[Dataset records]
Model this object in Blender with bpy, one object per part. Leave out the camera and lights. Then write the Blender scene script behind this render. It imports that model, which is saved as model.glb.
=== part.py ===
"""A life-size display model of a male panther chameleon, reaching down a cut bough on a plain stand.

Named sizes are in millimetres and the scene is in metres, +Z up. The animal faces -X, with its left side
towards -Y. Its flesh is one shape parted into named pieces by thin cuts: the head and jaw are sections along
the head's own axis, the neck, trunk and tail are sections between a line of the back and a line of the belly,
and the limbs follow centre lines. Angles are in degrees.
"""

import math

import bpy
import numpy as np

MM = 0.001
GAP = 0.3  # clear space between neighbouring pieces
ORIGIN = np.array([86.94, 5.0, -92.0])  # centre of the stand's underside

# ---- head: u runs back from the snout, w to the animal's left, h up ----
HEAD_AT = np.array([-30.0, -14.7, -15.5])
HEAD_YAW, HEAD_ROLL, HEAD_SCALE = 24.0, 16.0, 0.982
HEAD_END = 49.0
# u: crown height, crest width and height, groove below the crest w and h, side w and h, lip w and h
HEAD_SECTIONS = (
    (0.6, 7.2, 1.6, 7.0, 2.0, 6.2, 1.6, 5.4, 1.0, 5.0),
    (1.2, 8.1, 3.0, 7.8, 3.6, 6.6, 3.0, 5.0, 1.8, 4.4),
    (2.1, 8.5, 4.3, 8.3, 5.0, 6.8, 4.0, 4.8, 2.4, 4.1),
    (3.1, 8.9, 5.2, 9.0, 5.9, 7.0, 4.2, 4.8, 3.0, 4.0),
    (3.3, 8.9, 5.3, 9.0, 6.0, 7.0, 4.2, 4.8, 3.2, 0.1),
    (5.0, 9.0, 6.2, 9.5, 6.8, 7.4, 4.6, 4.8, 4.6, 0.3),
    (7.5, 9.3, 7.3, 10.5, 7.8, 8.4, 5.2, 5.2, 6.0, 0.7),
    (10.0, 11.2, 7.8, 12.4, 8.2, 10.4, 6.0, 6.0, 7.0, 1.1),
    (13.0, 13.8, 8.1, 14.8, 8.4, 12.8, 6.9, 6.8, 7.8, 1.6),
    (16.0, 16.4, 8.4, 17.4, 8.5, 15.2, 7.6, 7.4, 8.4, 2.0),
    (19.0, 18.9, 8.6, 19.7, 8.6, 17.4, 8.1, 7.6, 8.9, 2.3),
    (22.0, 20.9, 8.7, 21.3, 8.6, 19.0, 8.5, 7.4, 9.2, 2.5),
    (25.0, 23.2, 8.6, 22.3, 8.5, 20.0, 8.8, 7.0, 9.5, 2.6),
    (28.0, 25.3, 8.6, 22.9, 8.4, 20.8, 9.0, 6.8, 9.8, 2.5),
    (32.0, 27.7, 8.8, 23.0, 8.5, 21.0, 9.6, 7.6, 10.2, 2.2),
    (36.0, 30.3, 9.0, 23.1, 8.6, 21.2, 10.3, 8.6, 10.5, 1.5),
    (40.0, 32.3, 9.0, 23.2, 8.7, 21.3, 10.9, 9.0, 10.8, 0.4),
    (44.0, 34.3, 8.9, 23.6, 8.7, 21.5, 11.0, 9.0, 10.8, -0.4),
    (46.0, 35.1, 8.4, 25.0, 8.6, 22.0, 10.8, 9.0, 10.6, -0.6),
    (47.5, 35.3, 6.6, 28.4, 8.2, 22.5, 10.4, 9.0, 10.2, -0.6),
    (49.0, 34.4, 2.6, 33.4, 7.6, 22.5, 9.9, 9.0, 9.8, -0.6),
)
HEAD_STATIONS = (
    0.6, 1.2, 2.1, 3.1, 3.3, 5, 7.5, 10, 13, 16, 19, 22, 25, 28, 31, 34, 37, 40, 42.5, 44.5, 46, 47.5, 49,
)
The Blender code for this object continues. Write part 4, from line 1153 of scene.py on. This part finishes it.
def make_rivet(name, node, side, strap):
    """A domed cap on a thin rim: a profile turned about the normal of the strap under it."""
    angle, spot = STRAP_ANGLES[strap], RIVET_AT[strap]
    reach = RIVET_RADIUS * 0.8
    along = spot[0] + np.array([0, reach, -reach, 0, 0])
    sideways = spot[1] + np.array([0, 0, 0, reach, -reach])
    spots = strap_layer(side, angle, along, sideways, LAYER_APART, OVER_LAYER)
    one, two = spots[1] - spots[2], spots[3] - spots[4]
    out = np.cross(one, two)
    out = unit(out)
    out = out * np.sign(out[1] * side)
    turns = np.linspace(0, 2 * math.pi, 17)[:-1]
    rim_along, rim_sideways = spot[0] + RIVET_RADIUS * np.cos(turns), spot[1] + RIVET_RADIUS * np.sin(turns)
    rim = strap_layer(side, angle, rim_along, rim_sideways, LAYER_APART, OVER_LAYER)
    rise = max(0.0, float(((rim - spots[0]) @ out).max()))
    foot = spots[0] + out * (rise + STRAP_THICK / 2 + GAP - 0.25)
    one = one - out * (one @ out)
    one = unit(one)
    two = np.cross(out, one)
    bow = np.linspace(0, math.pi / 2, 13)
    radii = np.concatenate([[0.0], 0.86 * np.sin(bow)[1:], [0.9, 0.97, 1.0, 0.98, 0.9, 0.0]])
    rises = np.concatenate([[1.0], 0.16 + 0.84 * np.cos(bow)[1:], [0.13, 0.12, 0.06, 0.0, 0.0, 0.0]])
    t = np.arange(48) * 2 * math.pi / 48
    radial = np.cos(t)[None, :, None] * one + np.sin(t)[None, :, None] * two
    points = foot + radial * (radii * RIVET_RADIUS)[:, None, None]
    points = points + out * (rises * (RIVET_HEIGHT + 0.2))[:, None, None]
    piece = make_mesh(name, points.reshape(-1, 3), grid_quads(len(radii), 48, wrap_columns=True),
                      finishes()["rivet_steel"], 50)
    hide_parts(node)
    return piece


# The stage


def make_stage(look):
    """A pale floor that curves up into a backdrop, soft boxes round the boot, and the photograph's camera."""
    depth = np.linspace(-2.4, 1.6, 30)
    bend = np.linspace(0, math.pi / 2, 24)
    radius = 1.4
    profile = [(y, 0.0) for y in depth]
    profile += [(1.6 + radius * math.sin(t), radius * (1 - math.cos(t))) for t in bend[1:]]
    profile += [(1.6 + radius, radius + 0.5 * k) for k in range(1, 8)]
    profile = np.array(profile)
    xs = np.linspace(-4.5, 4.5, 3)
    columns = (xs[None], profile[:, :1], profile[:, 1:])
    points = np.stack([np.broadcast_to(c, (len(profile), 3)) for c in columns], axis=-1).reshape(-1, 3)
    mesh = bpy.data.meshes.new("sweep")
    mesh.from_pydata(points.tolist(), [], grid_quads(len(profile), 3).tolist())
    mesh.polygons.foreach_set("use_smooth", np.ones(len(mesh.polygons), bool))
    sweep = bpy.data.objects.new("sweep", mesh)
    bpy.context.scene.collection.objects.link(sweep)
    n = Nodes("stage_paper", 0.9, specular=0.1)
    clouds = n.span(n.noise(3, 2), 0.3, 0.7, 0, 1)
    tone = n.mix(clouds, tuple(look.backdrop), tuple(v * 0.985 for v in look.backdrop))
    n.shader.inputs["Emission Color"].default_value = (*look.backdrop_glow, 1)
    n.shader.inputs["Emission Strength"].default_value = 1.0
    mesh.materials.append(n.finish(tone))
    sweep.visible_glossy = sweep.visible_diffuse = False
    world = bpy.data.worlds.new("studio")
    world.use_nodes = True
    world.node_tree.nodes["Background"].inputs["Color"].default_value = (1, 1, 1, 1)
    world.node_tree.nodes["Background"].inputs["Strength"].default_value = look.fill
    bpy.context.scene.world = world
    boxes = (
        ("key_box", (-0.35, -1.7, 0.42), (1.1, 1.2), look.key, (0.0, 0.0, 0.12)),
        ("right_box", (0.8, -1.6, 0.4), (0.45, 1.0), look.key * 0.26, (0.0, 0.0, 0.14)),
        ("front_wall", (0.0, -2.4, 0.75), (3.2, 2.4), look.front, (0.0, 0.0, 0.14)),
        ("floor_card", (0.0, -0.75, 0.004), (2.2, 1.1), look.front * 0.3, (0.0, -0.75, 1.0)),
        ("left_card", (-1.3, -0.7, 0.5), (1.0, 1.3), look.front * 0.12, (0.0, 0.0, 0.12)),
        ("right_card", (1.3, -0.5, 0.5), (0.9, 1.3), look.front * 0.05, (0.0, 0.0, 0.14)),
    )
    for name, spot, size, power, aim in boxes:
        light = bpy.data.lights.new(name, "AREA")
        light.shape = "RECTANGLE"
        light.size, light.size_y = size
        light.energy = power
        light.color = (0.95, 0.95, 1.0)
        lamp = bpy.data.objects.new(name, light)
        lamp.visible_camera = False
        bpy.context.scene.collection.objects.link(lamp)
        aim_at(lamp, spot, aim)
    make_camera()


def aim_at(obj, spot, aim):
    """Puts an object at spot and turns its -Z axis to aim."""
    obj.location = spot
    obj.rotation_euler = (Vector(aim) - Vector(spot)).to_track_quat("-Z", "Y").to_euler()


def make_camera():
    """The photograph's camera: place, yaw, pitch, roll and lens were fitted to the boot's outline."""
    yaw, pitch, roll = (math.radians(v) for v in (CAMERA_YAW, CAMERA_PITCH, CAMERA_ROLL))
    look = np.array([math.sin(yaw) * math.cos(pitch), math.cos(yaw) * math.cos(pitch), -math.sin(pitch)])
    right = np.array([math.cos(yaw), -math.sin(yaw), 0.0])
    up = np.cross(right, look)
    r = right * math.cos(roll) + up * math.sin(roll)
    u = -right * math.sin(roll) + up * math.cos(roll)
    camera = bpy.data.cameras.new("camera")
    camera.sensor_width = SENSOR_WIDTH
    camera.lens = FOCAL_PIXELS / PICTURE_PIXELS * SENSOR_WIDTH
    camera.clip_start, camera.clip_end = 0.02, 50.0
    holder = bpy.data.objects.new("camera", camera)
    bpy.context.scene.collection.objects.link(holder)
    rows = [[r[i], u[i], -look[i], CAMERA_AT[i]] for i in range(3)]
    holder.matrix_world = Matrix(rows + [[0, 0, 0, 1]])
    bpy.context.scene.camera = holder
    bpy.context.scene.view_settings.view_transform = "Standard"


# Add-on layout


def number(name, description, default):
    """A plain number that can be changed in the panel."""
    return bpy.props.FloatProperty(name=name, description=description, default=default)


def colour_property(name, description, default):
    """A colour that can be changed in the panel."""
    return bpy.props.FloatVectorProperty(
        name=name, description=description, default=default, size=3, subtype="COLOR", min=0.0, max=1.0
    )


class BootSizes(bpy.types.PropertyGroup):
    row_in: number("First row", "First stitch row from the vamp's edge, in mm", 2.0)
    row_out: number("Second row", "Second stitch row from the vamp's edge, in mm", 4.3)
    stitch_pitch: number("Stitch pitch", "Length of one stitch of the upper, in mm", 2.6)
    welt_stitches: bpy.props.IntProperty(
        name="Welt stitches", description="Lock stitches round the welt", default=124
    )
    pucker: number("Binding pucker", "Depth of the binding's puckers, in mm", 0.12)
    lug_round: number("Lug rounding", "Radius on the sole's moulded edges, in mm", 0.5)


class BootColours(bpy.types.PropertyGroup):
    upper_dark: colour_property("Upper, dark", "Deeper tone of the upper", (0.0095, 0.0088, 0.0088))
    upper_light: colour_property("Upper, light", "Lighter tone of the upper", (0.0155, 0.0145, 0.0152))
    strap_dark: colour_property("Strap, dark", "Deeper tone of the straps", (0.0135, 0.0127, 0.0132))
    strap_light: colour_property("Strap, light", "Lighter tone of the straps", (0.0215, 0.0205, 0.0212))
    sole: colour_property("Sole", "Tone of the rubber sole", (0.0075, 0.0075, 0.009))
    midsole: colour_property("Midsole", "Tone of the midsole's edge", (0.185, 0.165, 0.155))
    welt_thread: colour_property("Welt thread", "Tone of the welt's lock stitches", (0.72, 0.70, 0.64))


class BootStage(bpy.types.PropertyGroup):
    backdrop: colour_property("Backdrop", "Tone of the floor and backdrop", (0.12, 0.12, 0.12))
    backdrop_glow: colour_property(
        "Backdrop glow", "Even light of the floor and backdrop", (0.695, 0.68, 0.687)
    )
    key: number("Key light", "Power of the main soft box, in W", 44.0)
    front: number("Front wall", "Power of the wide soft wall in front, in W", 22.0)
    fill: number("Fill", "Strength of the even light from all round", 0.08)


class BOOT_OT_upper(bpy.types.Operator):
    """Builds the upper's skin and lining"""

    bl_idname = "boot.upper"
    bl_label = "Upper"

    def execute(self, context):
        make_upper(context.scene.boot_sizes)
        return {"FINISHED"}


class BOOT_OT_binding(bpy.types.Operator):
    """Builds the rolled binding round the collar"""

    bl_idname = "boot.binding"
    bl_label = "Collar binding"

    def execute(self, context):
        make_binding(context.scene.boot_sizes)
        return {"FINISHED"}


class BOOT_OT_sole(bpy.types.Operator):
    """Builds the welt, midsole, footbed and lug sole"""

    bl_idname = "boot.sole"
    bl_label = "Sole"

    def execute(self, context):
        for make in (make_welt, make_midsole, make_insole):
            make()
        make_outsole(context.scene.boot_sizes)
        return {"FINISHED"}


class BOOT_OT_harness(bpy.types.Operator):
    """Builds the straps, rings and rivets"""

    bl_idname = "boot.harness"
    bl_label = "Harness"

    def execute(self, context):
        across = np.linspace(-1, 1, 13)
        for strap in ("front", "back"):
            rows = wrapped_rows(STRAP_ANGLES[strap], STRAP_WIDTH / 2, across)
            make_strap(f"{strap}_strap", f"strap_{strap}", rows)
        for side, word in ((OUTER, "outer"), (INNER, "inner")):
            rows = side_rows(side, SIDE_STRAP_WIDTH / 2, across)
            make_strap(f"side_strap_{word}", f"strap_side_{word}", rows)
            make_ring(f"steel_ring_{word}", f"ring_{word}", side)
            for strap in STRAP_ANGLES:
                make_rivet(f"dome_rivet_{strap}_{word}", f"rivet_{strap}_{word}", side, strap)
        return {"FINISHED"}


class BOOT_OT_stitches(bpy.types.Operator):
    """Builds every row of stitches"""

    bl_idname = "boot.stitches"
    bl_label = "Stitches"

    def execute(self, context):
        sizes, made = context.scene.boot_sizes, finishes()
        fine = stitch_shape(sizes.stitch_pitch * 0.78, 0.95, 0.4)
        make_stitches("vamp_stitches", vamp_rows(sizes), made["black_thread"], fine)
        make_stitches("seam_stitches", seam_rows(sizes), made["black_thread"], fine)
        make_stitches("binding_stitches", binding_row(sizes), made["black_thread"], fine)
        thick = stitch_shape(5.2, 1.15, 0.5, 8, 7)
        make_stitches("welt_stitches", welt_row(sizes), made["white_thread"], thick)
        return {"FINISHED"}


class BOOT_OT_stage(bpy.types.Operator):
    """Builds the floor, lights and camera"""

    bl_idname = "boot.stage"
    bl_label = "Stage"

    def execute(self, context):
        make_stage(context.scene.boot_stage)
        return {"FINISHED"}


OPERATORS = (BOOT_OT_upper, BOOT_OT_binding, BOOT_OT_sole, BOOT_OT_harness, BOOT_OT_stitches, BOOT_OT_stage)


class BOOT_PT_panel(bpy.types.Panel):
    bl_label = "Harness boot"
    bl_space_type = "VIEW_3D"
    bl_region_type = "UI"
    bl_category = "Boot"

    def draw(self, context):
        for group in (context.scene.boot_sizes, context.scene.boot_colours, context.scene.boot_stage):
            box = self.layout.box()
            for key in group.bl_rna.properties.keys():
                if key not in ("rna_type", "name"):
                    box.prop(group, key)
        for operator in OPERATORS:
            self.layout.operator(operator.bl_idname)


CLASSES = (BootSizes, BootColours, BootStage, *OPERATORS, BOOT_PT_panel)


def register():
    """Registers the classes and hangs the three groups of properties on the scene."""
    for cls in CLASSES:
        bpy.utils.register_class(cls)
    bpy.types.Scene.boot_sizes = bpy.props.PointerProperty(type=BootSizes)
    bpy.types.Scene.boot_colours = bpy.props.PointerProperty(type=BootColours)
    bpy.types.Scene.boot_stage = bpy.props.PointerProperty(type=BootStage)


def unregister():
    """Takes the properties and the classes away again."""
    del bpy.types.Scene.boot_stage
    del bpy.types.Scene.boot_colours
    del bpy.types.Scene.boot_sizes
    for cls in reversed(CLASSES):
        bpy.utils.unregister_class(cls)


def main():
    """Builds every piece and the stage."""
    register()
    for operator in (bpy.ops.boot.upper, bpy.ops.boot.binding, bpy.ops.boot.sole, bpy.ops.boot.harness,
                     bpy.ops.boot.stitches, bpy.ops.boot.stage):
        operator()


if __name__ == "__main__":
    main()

- Aim of the task: Within the listing above, extract exactly the lines from the line with "The Blender code" to the line with "# The stage", the two named lines included, and no others.

- Full output:
The Blender code for this object continues. Write part 4, from line 1153 of scene.py on. This part finishes it.
def make_rivet(name, node, side, strap):
    """A domed cap on a thin rim: a profile turned about the normal of the strap under it."""
    angle, spot = STRAP_ANGLES[strap], RIVET_AT[strap]
    reach = RIVET_RADIUS * 0.8
    along = spot[0] + np.array([0, reach, -reach, 0, 0])
    sideways = spot[1] + np.array([0, 0, 0, reach, -reach])
    spots = strap_layer(side, angle, along, sideways, LAYER_APART, OVER_LAYER)
    one, two = spots[1] - spots[2], spots[3] - spots[4]
    out = np.cross(one, two)
    out = unit(out)
    out = out * np.sign(out[1] * side)
    turns = np.linspace(0, 2 * math.pi, 17)[:-1]
    rim_along, rim_sideways = spot[0] + RIVET_RADIUS * np.cos(turns), spot[1] + RIVET_RADIUS * np.sin(turns)
    rim = strap_layer(side, angle, rim_along, rim_sideways, LAYER_APART, OVER_LAYER)
    rise = max(0.0, float(((rim - spots[0]) @ out).max()))
    foot = spots[0] + out * (rise + STRAP_THICK / 2 + GAP - 0.25)
    one = one - out * (one @ out)
    one = unit(one)
    two = np.cross(out, one)
    bow = np.linspace(0, math.pi / 2, 13)
    radii = np.concatenate([[0.0], 0.86 * np.sin(bow)[1:], [0.9, 0.97, 1.0, 0.98, 0.9, 0.0]])
    rises = np.concatenate([[1.0], 0.16 + 0.84 * np.cos(bow)[1:], [0.13, 0.12, 0.06, 0.0, 0.0, 0.0]])
    t = np.arange(48) * 2 * math.pi / 48
    radial = np.cos(t)[None, :, None] * one + np.sin(t)[None, :, None] * two
    points = foot + radial * (radii * RIVET_RADIUS)[:, None, None]
    points = points + out * (rises * (RIVET_HEIGHT + 0.2))[:, None, None]
    piece = make_mesh(name, points.reshape(-1, 3), grid_quads(len(radii), 48, wrap_columns=True),
                      finishes()["rivet_steel"], 50)
    hide_parts(node)
    return piece


# The stage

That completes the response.